The vector division benchmarking so much slower is a sign of potentially other hardware changes in the unit, since AMD's FPUs only have one port for that.
I think this is exactly this. Because with 4 ports of FPU too much power used in a short time would maybe create a drop of frequency (that would impact the whole CPU). So I think the idea is to force developers at doing the same job but slower using 2 ports ideally without dropping the frequency. As 3dilettante wrote the very robust cooling should be enough to take care of heat density.
Which leaves me to wonder how much more generous the Series X power budget is for its Zen2 FPUs, or if they did something else to constrain consumption. They're promising constant and higher clocks without a liquid metal TIM.
Well whatever they're doing I agree it's got to be because of power. Zen 2 is one 256-bit unit per core, so I don't think they could have cut out any of the FPUs as such, but limiting the ability in some other way would physically guarantee lower power demands in some other way. I like the port reduction idea because I don't think it would cause a complete redesign of the entire unit, it would be more like selectively removing duplicated elements. Plus you'd still be left with additional room for any small layout changes (I guess).
I think Zen2 has more than one 256-bit unit. Depending on the instruction mix, it could go to 4 256-bit operations per clock. A 50% drop from that is still 2 256-bit operations per clock. The 50% drop in SSE points to losing whole units, and probably needing a re-balance of what's left.
Could there be some kind of hardware decompression unit in PS4 that's been removed or bypassed in PS5 due to it being superseded? Some kind of single threaded CPU fallback on PS5?
The PS5 has a superset of the PS4's compression support. Perhaps a conservative emulation of the low-level functionality or APIs is going through extra steps, or the backwards compatibility leads to a thicker container or worse data layout than native?
Correct me if I'm wrong but does that mean if developers start making heavy use of AVX instructions in game engines then PS5 will potentially perform worse than XBSS/XBSX/PC?
The raw numbers for non-AVX are substantially worse than similar Zen2 CPUs, not going into other things like higher memory latency and smaller L3 cache. Zen 3 is another class entirely in terms of FP performance.
There are some indications of CPU-limited scenarios where there is sometimes a modest shortfall versus the Series X, but it's not something that shows up as consistently as the FPU numbers would indicate.
There are other bottlenecks that both consoles would have, but we may need to keep an eye out for later games that could push AVX or non-AVX vector throughput in a way that's more obvious than early titles.
''Intel AVX-512 can accelerate performance for workloads and use cases such as scientific simulations, financial analytics, artificial intelligence (AI)/deep learning, 3D modeling and analysis, image and audio/video processing, cryptography, and data compression.''
It seems that while AVX(512) hasnt been used in games all that much but it sure can assist in certain tasks that seem applicable in future modern games.

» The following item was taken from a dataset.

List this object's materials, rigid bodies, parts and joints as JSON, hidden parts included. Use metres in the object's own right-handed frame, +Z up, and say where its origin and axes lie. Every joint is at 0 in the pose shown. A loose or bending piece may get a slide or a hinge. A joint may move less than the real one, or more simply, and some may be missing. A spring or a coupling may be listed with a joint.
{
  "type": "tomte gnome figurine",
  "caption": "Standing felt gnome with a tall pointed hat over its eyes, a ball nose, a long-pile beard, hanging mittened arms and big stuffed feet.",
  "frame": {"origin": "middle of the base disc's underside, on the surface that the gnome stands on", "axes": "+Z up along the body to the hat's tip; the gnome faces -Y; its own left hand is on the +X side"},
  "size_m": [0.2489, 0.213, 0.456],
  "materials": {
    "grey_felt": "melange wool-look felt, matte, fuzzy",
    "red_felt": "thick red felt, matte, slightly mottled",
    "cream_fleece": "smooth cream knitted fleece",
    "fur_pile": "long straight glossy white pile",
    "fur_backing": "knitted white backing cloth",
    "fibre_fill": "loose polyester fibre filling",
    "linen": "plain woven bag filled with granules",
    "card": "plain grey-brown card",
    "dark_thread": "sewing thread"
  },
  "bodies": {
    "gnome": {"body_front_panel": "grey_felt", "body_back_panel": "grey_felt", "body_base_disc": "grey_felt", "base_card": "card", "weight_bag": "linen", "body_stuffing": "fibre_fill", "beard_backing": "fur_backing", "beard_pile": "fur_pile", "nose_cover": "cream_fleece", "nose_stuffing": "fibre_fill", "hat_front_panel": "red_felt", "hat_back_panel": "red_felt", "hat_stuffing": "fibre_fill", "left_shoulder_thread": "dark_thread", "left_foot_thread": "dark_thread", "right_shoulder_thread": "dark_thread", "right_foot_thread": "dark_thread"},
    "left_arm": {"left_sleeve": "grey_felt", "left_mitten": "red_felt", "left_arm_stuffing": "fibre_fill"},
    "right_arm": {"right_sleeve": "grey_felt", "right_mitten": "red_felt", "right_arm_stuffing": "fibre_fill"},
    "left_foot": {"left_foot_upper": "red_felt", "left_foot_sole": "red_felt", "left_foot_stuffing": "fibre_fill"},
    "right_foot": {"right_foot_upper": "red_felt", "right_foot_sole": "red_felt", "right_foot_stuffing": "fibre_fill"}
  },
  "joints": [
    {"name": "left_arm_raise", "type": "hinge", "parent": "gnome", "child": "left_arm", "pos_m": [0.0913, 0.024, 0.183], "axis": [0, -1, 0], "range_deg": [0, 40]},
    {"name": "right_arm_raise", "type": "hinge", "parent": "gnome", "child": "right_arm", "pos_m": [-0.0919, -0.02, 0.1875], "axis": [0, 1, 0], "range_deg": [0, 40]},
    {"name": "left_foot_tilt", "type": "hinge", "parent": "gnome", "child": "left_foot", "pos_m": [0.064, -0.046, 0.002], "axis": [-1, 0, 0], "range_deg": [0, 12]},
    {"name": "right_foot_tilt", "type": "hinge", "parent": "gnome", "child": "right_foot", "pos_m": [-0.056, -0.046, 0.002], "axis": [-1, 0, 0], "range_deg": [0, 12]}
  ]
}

AVX 512 is unlikely to find much use in games because AMD flat-out doesn't support it and Intel does not consistently implement it in consumer hardware (or even its server hardware for that matter).

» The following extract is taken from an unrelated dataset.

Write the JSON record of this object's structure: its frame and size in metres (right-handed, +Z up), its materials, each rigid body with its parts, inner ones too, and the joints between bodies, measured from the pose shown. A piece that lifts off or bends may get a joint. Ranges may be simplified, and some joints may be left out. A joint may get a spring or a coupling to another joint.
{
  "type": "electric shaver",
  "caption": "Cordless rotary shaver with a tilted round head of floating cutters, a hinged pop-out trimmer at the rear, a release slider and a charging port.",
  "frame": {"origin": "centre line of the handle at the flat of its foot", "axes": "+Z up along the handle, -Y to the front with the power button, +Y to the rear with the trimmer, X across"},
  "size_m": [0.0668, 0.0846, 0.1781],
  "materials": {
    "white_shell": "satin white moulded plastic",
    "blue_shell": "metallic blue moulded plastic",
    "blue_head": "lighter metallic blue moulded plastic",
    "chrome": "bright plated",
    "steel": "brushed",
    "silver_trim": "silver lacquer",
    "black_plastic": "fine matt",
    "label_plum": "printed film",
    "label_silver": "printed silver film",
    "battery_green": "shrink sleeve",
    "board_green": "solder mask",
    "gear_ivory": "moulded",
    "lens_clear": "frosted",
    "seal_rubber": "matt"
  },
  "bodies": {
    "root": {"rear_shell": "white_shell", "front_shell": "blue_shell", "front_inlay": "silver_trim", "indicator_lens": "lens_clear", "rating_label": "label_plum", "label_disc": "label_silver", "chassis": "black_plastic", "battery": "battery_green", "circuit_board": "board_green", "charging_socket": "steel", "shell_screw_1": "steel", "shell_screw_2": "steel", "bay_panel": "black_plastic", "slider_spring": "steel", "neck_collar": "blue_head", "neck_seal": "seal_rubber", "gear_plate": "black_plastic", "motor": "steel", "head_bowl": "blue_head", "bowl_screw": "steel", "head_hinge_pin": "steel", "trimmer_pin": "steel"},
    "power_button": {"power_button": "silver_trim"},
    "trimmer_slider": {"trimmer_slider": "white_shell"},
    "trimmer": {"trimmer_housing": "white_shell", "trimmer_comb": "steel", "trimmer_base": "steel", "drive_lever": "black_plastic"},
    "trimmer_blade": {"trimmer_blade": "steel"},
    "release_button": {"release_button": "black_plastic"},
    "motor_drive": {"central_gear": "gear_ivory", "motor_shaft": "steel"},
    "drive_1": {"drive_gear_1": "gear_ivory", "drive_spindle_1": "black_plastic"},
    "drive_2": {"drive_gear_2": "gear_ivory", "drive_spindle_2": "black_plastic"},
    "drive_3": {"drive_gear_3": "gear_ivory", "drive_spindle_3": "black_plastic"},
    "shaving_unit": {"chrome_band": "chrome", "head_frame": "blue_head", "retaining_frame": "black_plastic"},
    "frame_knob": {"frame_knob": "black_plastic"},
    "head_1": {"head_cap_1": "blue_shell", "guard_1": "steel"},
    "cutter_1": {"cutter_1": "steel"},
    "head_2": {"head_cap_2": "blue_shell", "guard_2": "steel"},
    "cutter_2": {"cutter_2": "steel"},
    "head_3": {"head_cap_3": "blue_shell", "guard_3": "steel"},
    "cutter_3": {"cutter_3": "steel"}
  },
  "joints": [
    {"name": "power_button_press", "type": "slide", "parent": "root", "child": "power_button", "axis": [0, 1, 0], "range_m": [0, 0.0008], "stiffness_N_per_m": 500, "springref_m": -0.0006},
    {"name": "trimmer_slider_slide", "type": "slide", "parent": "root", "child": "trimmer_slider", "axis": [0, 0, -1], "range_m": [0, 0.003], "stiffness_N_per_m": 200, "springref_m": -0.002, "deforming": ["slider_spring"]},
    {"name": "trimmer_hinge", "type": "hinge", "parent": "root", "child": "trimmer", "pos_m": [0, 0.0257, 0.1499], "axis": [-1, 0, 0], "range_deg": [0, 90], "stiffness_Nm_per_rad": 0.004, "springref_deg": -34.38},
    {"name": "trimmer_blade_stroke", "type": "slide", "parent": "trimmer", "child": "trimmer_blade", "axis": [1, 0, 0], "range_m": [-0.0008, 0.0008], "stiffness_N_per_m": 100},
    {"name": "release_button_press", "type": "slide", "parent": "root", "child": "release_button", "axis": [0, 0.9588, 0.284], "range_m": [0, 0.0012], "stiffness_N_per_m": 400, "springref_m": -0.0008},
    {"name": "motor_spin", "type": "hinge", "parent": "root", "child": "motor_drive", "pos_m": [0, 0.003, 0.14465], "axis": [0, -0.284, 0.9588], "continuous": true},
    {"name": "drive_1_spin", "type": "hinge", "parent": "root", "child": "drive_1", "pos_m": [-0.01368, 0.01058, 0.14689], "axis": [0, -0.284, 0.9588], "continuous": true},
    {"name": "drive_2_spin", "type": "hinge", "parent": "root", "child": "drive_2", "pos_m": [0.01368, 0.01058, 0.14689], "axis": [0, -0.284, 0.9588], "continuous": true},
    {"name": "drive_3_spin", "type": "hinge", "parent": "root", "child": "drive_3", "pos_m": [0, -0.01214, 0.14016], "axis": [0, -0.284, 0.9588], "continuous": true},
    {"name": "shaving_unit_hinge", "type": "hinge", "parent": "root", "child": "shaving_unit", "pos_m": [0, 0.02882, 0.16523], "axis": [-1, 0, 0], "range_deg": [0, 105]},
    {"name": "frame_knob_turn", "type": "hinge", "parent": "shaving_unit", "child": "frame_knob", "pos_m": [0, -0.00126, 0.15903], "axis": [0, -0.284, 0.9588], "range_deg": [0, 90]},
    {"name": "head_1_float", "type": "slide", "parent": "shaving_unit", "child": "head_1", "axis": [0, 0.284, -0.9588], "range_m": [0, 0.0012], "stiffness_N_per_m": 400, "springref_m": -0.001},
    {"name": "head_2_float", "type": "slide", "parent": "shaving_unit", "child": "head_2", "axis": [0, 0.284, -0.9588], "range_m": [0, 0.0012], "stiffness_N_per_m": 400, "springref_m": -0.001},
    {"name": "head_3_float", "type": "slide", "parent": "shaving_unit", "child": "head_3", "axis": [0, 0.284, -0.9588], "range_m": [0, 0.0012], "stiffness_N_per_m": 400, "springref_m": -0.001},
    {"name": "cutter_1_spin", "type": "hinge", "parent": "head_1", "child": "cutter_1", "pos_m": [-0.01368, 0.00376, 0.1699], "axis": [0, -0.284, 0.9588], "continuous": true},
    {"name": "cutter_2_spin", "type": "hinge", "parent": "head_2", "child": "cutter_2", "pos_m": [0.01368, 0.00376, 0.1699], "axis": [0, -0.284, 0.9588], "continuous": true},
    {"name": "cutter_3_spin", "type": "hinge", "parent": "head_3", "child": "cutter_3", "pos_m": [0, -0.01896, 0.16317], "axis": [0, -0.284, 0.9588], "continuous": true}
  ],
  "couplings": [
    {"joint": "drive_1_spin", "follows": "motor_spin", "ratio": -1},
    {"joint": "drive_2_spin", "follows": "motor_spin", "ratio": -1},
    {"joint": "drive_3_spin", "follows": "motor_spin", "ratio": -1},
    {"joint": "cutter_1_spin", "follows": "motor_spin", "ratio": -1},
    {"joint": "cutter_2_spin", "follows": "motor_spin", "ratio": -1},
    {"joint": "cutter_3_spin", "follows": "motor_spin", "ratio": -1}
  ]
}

If they started pushing FP256 instructions a lot, then yes it would, because the CPU cores would start throttling down heavily.
Realistically they won't, because Sony knows how often these instructions come up and that's why they probably used density-optimized transistors on those blocks.
I'm not sure about the density-optimized transistor claim, or rather I'm not sure if there was an additional tier of high-density transistor beyond the HD process AMD utilized for Zen2 already.
The math shortfall in 256 and 128 bits points to wholesale removal of hardware, which saves in ALU area, wiring for fewer ports, and smaller register cells because they don't need as many bit lines due to the cut in ports.